### TASK
Read through the entries below and return each line with the word "image".

### RECORDS TO PROCESS
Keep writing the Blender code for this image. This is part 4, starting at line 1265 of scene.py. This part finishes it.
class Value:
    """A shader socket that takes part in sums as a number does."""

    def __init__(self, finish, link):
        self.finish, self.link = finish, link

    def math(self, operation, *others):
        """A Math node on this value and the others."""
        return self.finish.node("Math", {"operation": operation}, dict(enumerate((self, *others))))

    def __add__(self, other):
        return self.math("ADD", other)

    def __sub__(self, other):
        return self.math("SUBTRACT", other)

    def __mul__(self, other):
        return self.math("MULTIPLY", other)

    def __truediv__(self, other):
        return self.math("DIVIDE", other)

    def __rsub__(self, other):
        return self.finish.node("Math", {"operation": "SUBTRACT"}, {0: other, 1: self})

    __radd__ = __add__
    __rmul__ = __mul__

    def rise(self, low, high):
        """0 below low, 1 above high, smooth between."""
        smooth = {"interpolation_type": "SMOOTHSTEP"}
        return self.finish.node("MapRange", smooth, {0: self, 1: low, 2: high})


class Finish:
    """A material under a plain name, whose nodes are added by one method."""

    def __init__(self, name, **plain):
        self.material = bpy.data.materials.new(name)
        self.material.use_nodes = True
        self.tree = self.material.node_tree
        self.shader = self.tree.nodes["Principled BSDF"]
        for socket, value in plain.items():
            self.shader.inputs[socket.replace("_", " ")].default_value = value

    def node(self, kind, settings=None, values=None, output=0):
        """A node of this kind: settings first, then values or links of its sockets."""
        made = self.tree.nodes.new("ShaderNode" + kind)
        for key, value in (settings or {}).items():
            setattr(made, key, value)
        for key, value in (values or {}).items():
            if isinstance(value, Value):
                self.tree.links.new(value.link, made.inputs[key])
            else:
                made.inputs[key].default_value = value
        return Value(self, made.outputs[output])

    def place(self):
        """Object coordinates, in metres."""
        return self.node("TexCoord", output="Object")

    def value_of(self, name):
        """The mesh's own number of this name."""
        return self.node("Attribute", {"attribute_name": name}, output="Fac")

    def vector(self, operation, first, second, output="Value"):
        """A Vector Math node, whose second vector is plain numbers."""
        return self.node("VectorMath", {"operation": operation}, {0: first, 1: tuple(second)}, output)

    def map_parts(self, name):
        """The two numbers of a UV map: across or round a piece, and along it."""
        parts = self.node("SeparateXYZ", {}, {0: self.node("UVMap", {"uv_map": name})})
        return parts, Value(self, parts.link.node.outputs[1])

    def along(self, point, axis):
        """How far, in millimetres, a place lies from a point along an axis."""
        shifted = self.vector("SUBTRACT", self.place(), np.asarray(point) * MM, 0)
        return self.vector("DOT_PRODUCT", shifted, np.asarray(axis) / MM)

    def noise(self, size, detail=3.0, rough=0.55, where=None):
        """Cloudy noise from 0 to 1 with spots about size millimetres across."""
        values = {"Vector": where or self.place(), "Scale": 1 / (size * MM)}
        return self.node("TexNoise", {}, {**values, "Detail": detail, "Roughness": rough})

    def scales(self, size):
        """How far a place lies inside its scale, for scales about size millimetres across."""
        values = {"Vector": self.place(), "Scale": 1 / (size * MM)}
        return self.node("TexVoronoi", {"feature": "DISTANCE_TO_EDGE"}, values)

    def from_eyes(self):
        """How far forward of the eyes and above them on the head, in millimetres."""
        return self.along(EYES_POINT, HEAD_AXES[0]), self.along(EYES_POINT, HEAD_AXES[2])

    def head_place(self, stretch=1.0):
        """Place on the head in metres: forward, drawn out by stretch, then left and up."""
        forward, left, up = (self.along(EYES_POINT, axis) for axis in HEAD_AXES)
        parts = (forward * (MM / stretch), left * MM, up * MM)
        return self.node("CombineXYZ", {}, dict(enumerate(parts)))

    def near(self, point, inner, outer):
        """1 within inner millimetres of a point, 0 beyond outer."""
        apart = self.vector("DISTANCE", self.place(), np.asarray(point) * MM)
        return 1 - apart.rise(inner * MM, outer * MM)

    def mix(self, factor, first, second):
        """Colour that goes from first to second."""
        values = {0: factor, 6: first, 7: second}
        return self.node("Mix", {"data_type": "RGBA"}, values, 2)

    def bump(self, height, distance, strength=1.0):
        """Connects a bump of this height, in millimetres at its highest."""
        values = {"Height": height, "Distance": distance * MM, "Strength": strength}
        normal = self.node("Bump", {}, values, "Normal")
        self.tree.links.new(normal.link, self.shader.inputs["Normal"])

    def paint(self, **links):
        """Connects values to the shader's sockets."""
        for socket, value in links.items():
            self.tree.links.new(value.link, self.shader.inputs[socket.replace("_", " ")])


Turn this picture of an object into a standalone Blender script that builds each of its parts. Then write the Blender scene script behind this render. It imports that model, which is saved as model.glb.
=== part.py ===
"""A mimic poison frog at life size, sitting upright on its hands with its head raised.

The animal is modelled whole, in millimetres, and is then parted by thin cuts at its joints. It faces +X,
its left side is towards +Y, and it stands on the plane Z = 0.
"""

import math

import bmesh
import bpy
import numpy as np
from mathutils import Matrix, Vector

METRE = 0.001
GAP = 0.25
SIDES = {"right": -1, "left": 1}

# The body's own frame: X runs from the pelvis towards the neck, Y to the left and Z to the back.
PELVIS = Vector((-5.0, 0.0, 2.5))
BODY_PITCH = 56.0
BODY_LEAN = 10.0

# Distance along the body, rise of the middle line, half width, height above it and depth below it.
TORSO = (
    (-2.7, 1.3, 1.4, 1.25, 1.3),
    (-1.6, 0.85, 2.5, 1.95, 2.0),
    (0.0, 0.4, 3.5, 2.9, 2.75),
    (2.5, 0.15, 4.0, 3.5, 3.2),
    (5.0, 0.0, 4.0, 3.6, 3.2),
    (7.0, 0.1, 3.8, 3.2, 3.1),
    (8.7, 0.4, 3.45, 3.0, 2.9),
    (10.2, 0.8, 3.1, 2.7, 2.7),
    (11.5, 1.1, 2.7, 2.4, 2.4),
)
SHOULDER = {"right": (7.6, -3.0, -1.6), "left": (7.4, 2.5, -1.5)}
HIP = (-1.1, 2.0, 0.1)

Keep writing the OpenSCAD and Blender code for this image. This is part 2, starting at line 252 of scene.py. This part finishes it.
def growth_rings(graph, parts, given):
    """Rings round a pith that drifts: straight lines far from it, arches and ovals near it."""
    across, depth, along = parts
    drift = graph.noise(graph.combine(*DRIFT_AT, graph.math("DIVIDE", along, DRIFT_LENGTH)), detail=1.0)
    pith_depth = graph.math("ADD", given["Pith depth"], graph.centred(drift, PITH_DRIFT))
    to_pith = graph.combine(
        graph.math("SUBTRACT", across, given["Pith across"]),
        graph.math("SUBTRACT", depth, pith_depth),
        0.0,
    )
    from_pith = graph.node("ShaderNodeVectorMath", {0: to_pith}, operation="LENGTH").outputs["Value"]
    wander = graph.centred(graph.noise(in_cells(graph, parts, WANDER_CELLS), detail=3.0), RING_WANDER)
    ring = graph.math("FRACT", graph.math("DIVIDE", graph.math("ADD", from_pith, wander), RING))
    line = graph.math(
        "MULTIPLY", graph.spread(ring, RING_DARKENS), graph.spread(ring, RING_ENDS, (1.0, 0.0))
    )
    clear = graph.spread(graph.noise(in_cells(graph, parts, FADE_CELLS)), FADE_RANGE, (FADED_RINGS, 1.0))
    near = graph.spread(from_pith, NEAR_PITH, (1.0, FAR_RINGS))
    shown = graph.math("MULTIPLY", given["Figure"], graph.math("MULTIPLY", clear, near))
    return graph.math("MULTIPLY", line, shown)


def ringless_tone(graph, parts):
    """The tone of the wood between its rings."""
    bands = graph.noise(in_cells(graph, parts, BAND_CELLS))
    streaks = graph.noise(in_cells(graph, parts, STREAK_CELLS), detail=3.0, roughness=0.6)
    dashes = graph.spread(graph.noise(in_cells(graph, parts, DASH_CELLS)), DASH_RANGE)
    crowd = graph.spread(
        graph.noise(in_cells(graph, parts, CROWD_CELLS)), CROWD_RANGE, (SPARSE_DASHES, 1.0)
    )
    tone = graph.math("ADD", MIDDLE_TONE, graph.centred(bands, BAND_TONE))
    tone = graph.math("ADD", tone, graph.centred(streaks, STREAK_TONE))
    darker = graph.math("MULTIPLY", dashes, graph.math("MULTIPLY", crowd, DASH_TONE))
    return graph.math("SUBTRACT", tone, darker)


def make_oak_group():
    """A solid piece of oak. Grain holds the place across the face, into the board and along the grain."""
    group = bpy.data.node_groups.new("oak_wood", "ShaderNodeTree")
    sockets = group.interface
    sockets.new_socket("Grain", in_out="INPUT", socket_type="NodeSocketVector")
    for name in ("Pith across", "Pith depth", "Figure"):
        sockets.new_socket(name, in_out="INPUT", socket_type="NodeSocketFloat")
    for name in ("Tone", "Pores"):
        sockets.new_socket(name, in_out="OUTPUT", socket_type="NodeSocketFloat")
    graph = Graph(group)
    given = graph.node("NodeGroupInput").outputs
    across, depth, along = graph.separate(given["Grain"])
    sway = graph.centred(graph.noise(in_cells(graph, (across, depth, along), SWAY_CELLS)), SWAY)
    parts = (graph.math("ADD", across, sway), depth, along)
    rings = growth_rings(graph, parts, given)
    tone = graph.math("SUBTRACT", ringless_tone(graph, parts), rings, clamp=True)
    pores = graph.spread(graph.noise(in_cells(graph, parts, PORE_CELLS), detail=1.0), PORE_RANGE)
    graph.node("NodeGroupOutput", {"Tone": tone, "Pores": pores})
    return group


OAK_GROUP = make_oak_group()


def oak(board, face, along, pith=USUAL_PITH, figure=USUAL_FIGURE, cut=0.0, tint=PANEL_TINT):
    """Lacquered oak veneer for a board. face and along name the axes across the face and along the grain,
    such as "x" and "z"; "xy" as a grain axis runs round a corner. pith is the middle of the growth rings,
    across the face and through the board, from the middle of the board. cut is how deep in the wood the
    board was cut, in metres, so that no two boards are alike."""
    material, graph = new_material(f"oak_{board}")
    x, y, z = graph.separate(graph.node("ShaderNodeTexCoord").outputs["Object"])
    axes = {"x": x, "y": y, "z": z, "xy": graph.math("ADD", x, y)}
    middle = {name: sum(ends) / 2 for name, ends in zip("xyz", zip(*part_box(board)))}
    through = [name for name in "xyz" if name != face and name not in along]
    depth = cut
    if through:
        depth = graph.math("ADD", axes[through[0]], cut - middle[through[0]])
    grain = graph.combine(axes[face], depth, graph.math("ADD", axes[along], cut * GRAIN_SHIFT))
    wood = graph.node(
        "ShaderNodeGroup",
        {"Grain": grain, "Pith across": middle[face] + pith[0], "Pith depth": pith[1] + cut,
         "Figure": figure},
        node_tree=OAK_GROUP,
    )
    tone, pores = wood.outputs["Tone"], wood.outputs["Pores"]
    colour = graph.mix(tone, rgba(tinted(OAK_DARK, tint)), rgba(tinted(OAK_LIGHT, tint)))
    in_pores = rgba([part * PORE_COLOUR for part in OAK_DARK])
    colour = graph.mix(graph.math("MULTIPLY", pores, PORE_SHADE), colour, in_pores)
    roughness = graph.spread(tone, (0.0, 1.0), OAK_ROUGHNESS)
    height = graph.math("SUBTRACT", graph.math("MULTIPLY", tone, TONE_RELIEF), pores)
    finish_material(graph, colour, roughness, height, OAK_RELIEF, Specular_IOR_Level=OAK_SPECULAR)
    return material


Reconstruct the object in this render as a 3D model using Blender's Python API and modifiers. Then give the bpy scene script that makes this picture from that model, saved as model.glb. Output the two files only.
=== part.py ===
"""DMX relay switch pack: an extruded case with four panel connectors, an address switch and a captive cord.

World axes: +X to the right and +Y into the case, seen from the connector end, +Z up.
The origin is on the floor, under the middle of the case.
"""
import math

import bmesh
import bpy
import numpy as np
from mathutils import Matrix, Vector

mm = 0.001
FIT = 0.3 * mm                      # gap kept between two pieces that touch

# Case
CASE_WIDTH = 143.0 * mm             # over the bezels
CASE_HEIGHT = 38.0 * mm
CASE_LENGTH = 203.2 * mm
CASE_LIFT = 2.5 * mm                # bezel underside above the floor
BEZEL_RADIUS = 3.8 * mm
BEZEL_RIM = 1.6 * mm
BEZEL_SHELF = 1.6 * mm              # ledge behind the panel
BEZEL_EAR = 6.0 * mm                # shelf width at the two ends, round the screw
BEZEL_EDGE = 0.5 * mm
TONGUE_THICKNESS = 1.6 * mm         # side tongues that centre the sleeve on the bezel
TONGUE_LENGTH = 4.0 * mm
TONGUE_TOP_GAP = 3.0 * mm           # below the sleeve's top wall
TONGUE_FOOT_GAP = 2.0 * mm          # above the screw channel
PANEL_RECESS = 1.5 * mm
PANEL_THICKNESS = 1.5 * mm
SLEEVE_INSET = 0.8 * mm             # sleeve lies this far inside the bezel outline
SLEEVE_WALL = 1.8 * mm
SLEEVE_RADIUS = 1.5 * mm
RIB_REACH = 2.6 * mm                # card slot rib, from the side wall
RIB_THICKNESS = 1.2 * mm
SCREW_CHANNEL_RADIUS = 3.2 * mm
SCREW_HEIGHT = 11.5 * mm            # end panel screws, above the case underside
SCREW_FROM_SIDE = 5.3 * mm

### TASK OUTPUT
Keep writing the Blender code for this image. This is part 4, starting at line 1265 of scene.py. This part finishes it.
Keep writing the OpenSCAD and Blender code for this image. This is part 2, starting at line 252 of scene.py. This part finishes it.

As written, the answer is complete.